Ma reprise de l'enseignement approchant, j'ai décidé de me préoccuper pleinement des sciences cognitives applicables à l'enseignement des Lettres. Malheureusement, je n'ai rien trouvé concernant l'enseignement du français et de la littérature. Je me suis alors concentrée sur l'existence de l'ouvrage de Stanislas Dehaene, professeur au Collège de France mais aussi président du conseil scientifique de l'Education Nationale, ce qui en fait une source sûre pour l'application du résultat de ses recherches à l'enseignement.
L'ouvrage est daté de 2007, soit il y a bientôt vingt ans ; à notre époque les découvertes scientifiques ont un élan exponentiel et depuis nous avons bien des nouveaux éléments concernant les neurosciences. Néanmoins, ce livre reste solide dans son domaine et jette les bases du fonctionnement du cerveau lisant. L'ensemble de l'ouvrage est construit de manière pédagogique : sa structure est progressive, le vocabulaire est accessible et il est garni d'illustrations colorées appuyant le propos car elles montrent les résultats de recherches scientifiques en rapport avec le sujet. L'auteur commence par expliquer comment l'information arrive à notre cerveau et surtout les principes de leur décodage, puis il affine progressivement chacune des étapes. Il synthétise les résultats des différents domaines de recherche en sciences cognitives, il les rassemble : paléoanthropologie, observations éthologiques sur les grands singes, tests neuroscientifiques chez les humains à tout âge, chez divers animaux, observations cliniques chez les patients présentant des lésions impliquant la parole et la lecture, statistiques scolaires. Le statut de Stanislas Dehaene, formé en mathématiques et docteur en psychologie lui confère une vue pluridisciplinaire large des neurosciences.

D'après les recherches, nous savons donc que la reconnaissance des caractères se fait de manière instantanée. Seuls les neurones concernés s'activent. Le traitement se fait de manière pyramidale : contraste, barres, lettres, groupes de lettres, association à des sons, puis sens.
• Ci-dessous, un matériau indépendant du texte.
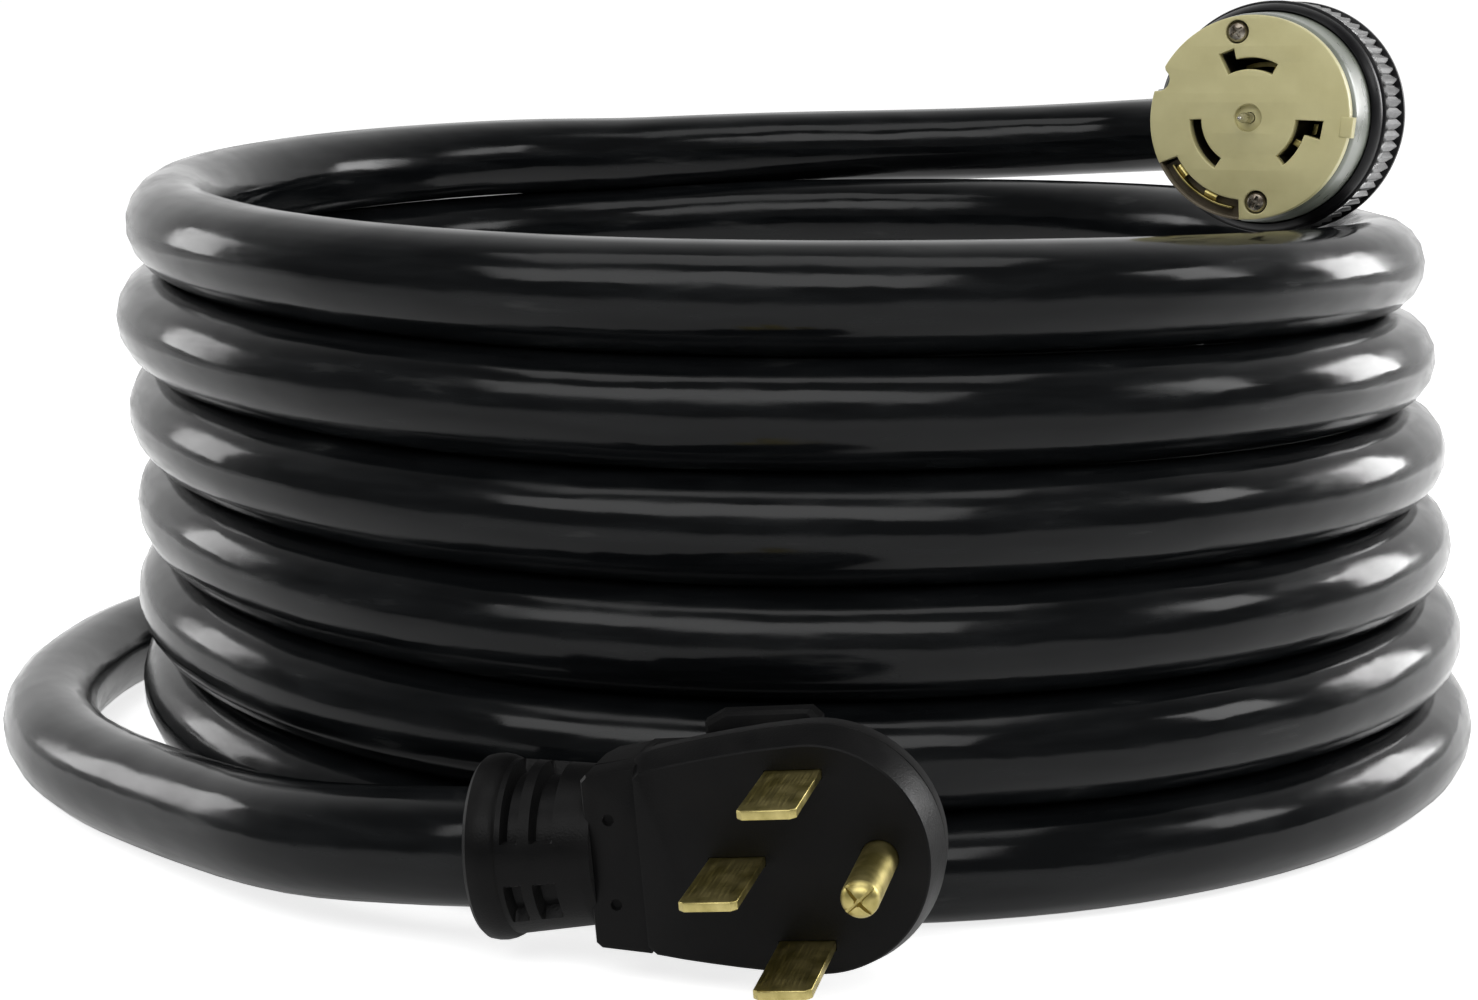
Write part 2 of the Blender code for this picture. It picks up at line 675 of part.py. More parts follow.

Le traitement est géré par des neurones, chacun spécialisés dans la reconnaissance d'un élément. Concernant la lecture, la reconnaissance des lettres a lieu dans la zone occipito-temporale ventrale gauche du cerveau (arrière gauche pour simplifier). Le déficit de lecture handicapant les dyslexiques proviendrait de la désorganisation des neurones de cette zone. Grâce à ces conclusions, l'auteur met en avant les méthodes d'apprentissage de la lecture les plus adéquats car ils correspondent aux mécanismes cérébraux et à son développement dans l'enfance.
Stanislas Dehaene n'hésite pas à formuler des spéculations audacieuses concernant le fonctionnement cérébral de la lecture, par exemple sur le fonctionnement pyramidal ou les neurones «bigrammes». Il rassemble les meilleurs arguments en faveur de ses théories, même si ces arguments ne sont pas des preuves : il assume ses spéculations car dans l'Histoire des sciences, elles sont nombreuses à avoir été des précurseurs de grandes découvertes bien prouvées par la suite. Il s'engage également politiquement dans les méthodes à privilégier dans l'Éducation Nationale: abandon de de la méthode globale, rééducation des dyslexiques, étapes d'apprentissage et exercices à privilégier en classe.
L'ouvrage est donc un bon point de départ pour toute personne qui désirerait comprendre la fonctionnement du cerveau et entrevoir une nouvelle approche de l'enseignement.